A mi esposo lo conocí en la calle. Era amigo de una amiga. Salimos a comer y a los tres días estábamos pololeando. A la semana decidimos casarnos y a los tres meses lo concretamos.

No pensaba ser intendenta, todo estaba acordado para que fuera otra persona. A mí me gustaba mucho ser alcaldesa, lo hacía bien, tenía tremendas votaciones. Por eso me sorprendió que tres días después del terremoto me llamaran para ofrecerme el puesto. No tuve opción de decir "no". Había protestas masivas, desabastecimiento, saqueos. Había que ordenar.

Salí de la intendencia debido a una muy mala forma de expresarme, nada más. Por tratar de ser eficiente, probablemente cometí muchos errores. Me dio pena tener que renunciar, pero más me desilusionó la reacción de muchos de los que supuestamente eran mis amigos. Tuve que salir para terminar con el desorden y las declaraciones cruzadas dentro de la Alianza, que estaban dañando al gobierno y a mí también.

Fue raro el primer día después de dejar la intendencia. Me desperté y quedé desocupada. Me aburría. Pensé en volver a ejercer la siquiatría y en crear un centro de estudios políticos, pero al final aborté la idea.

Antes de dormirme, lo último que hago es ver tele, si no me desvelo.

Tejo a telar. El año pasado decidí aprender. Llamé a una tejedora de Curacautín para que me viniera a enseñar a la casa. Estuvo un par de días y no he parado. Me compré un telar con el que hago pieceras y telares decorativos que ahora vendo en mi tienda, donde además están mis trabajos en fieltro y las cerámicas que pinto.

Ahora que soy mini empresaria con mi boutique, me doy cuenta de lo difícil que es hacer negocios para las personas comunes y corrientes. Los pequeños empresarios se sienten abusados por el sistema. Hay varios vacíos que se deben subsanar, partiendo por el trato de los bancos.

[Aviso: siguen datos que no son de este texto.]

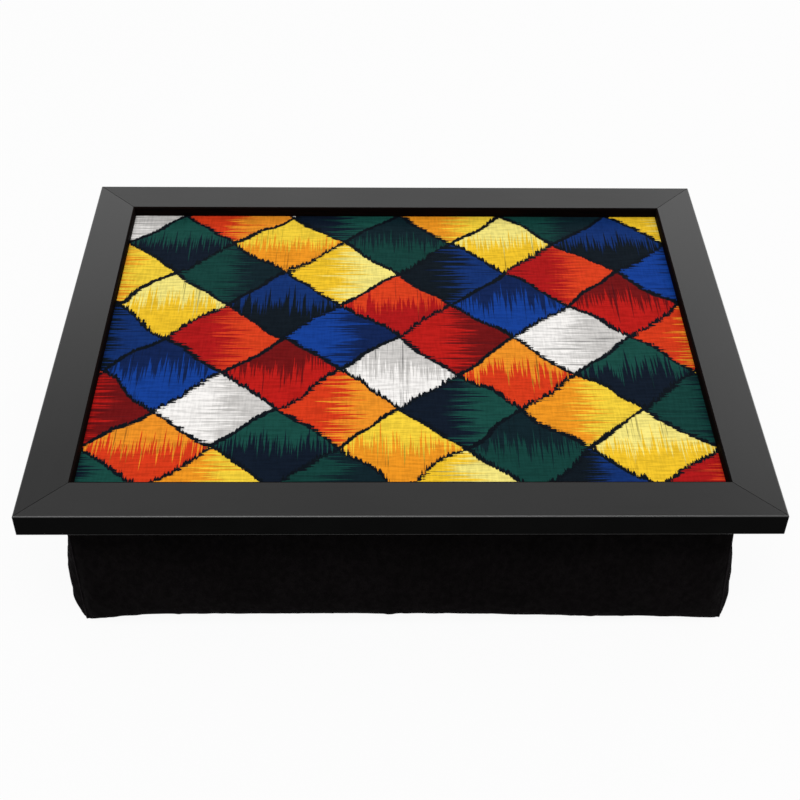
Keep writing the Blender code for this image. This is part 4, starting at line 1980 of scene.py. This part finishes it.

Nunca había pensado en poner una tienda. Creo que tengo buen gusto, aunque lo desarrollé tarde, porque era medio hippie en la universidad. Ahora aconsejo a mis clientas.

En la política hay mujeres que se visten muy bien, como Andrea Molina, que es estupenda; Angélica Cristi y Carolina Goic. Por supuesto, otras lo hacen mal, sobre todo porque les falta picardía.

Las mujeres de la Alianza se visten, en general, mejor que las de la Concertación. Nosotras cuidamos mejor nuestro aspecto porque hay una especie de prejuicio en la izquierda, donde arreglarse es considerado sinónimo de frivolidad.

Quería volver a un cargo de elección popular. Me di varios meses para pensar si el camino era la municipalidad o el Congreso, evaluando si el cargo de senador era compatible con una relación cercana a la gente. Concluí que, además de legislar, los parlamentarios tienen influencia directa en las personas, sobre todo en regiones.

Me parece natural que a más de alguno le moleste mi aspiración de llegar al Senado. Soy una candidata potente y, por eso, pongo nervioso a más de alguien.

El fin del doblaje de la Concertación está garantizado con mi candidatura. Más aún, creo que está asegurada una senaduría para la UDI. No va a ser fácil, pero voy a trabajar para ser la primera mayoría. Me tengo fe.

Si fuera senadora no votaría a favor de una ley que legalice la marihuana. Hace un tiempo se dijo que mi marido tenía plantaciones de marihuana en su campo y que yo lo había autorizado como alcaldesa. Todo eso es mentira: el fundo no era de mi marido y lo que yo hice fue mandar los antecedentes judiciales al Instituto de Salud Pública.

Mi mayor placer culpable es tomar pisco sour, que tiene muchas calorías.